When you start at a new company, you may need to wait two, three (or more) years before your employer’s 401-K matching funds become 100% yours for the taking. In fact, you may need to wait several months or a year before the company will start contributing to your plan at all. This can mean a hit to your long-term savings.

“Can I telecommute part (or all) of the time?”

If working remotely is important to you, you should ask if that kind of flexibility can be had up front, before you accept the position. This, like so many other aspects of your work contract, are difficult to renegotiate after you’ve already signed on the dotted line.

“Will I have a window?” (I’m not talking metaphor here; I mean an actual pattern of glass fixed on the wall!)

This question is more about your day-to-day comfort. Imagine taking a job, only to find out on day-one that you’re sitting in a dark, stuffy, or cold basement.

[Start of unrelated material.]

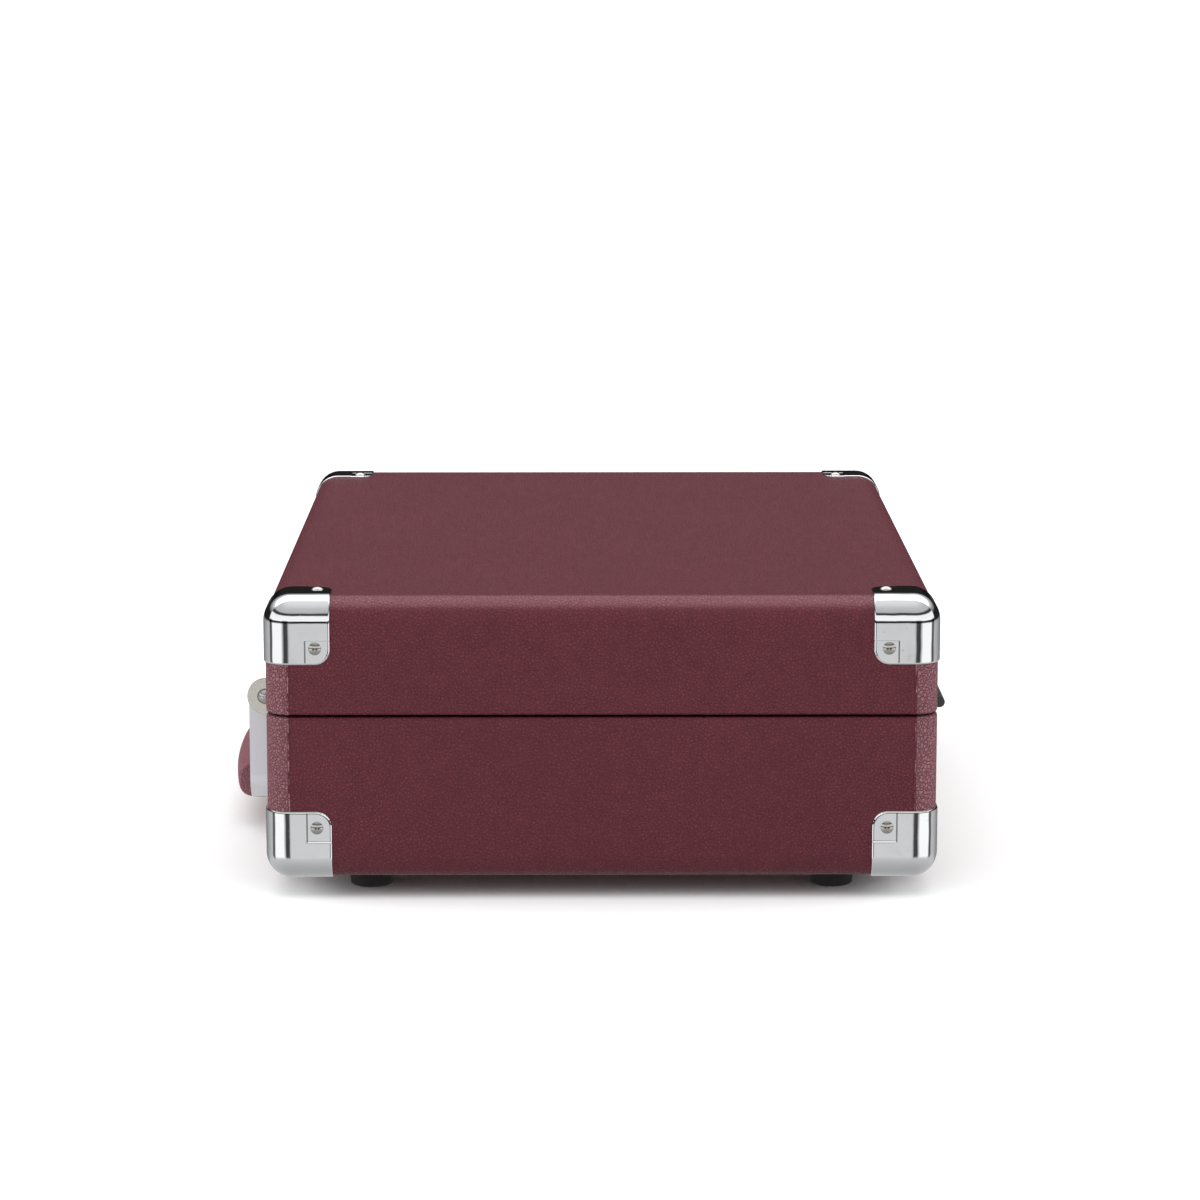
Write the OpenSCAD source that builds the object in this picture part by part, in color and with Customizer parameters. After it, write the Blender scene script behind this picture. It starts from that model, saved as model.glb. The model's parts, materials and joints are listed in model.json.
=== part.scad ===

You may not care, but many do, and research suggests that natural light is part of a healthy work environment.

Sure, just simply having a job these days is nothing to offhandedly dismiss, but neither is your future or your physical well-being. Asking questions like these will make sure that your worth as a human being is not compromised. To not betray your best interests IS just as important as picking up a weekly paycheck. Please don’t forget this.